Plus la foule s’amasse dans la rame à chaque arrêt, plus il se rapproche de moi et ma respiration devient erratique. Pour ne pas céder à la panique qui tambourine à la porte de mon esprit, je relativise en mettant cet affolement sur le compte de mon imagination débordante. Je devrais envisager l’écriture, je publierais peut-être un best-seller un jour. Souffle un coup, il ne va rien t’arriver. Pas la peine de te biler pour si peu ! Et puis il y a des témoins tout autour.

Deuxième option : j’ose penser qu’il me trouve peut-être tout simplement mignonne et cela n’aura aucune incidence sur le cours de ma vie une fois que nous disparaîtrons chacun de notre côté. Après tout, combien de fois me suis-je dit « quel charme » en lorgnant un beau mec, sans pour autant devenir une dangereuse criminelle ? Et la probabilité que je recroise cet homme est faible, vu le nombre de voyageurs qui circulent dans les transports en commun chaque jour.

Profitant du fait qu’il daigne enfin regarder ailleurs, je l’observe. J’ai bien le droit de me rincer l’œil une minute, lui ne s’est pas privé ! Il est désormais si proche de moi, qu’à mesure que je le détaille, j’en arrive à reconsidérer ma théorie sur les sardines. Cet homme possède un charisme indéniable, qui n’est pas sans me rappeler les beaux mâles italiens. Un style bohème, le teint hâlé, une barbe de quelques jours qui recouvre une partie de son visage aux traits anguleux, des cheveux bruns bouclés et épais, des yeux dorés, frangés de longs cils noirs. Ouah je suis jalouse, je veux les mêmes ! Et en plus, il sent bon. Un parfum aux effluves ambrés et épicés qui vient combler mon odorat sensible. Je le reluque en toute discrétion, du moins, je l’escompte, en rêvassant. Finalement, ce n’est pas désagréable de voyager si proche de cet Apollon.

Un coup de frein inopiné me déséquilibre et, cherchant à éviter la chute, je me rattrape au premier truc qui passe… Sa chemise. Et zut ! Pour le coup, c’est moi la frotteuse.

— Je suis vraiment désolée… Je ne voulais pas… bafouillé-je avec difficulté.

— Ce n’est pas grave mademoiselle.

Oh fichtre, qu’ouïs-je ? C’est Geralt de Riv qui me parle.

Sa voix virile, c’est le pompon sur la Garonne ! Je frissonne de la tête aux pieds, mon cœur a des ratés, le feu me monte aux joues.

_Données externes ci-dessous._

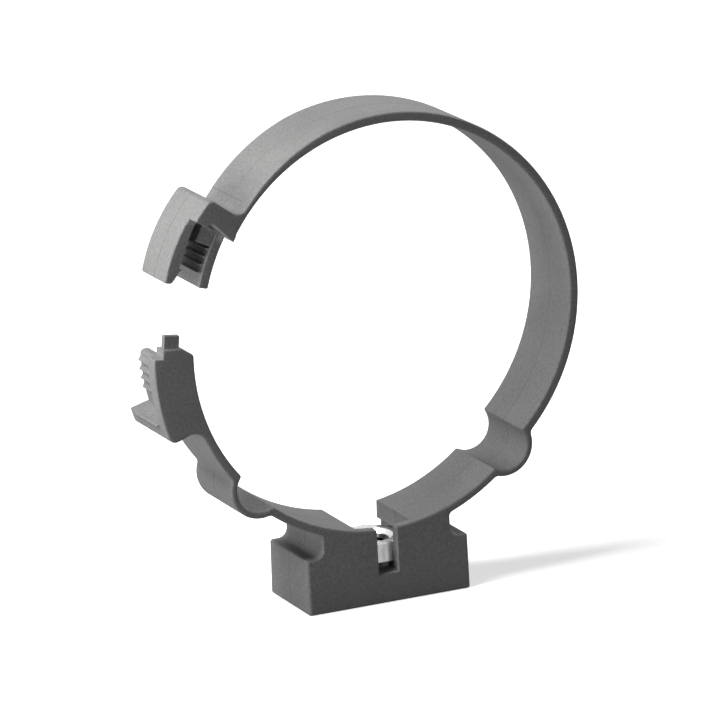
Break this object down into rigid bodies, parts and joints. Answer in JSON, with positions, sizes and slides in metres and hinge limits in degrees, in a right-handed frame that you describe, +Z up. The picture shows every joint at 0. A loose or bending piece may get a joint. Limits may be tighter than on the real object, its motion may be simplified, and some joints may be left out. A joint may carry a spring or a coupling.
{
  "type": "pipe clip",
  "caption": "Open-ring plastic pipe clip with two sprung loop hinges, a toothed snap latch and a captive square nut in its foot, for hanging a pipe on a threaded rod.",
  "frame": {"origin": "centre of the threaded rod's hole at the foot's underside", "axes": "+Z up from the foot through the nut, +Y along the pipe away from the latch's cheek, +X towards the root of the long arm"},
  "size_m": [0.0889, 0.0184, 0.0959],
  "materials": {
    "moulded_plastic": "fine-grained matt grey moulding",
    "zinc_steel": "bright zinc plate"
  },
  "bodies": {
    "base": {"base": "moulded_plastic", "nut": "zinc_steel"},
    "long_arm": {"long_arm": "moulded_plastic"},
    "short_arm": {"short_arm": "moulded_plastic"}
  },
  "joints": [
    {"name": "long_arm_flex", "type": "hinge", "parent": "base", "child": "long_arm", "pos_m": [0.02964, 0, 0.02313], "axis": [0, 1, 0], "range_deg": [-7.5, 60], "stiffness_Nm_per_rad": 0.8},
    {"name": "short_arm_flex", "type": "hinge", "parent": "base", "child": "short_arm", "pos_m": [-0.02964, 0, 0.02313], "axis": [0, -1, 0], "range_deg": [-2, 40], "stiffness_Nm_per_rad": 0.8}
  ]
}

Je lui souris béatement et me perds dans ses yeux dorés. Son regard dévie vers mes mains, toujours bien agrippées à sa chemise, tandis qu’une moue énigmatique apparaît sur son visage.

Doux Jésus, quelle idiote ! Pitié, achevez-moi !

Mortifiée par cette situation d’une gêne absolue, j’étouffe un cri d’horreur en desserrant ma prise et m’écarte de lui, incapable d’articuler quoi que ce soit. En presque vingt-deux ans, je me suis déjà tapé l’affiche une paire de fois, mais je n’ai jamais eu autant honte de ma vie qu’aujourd’hui. J’ai monté le niveau de quelques crans d’un coup, ça va être difficile de faire mieux.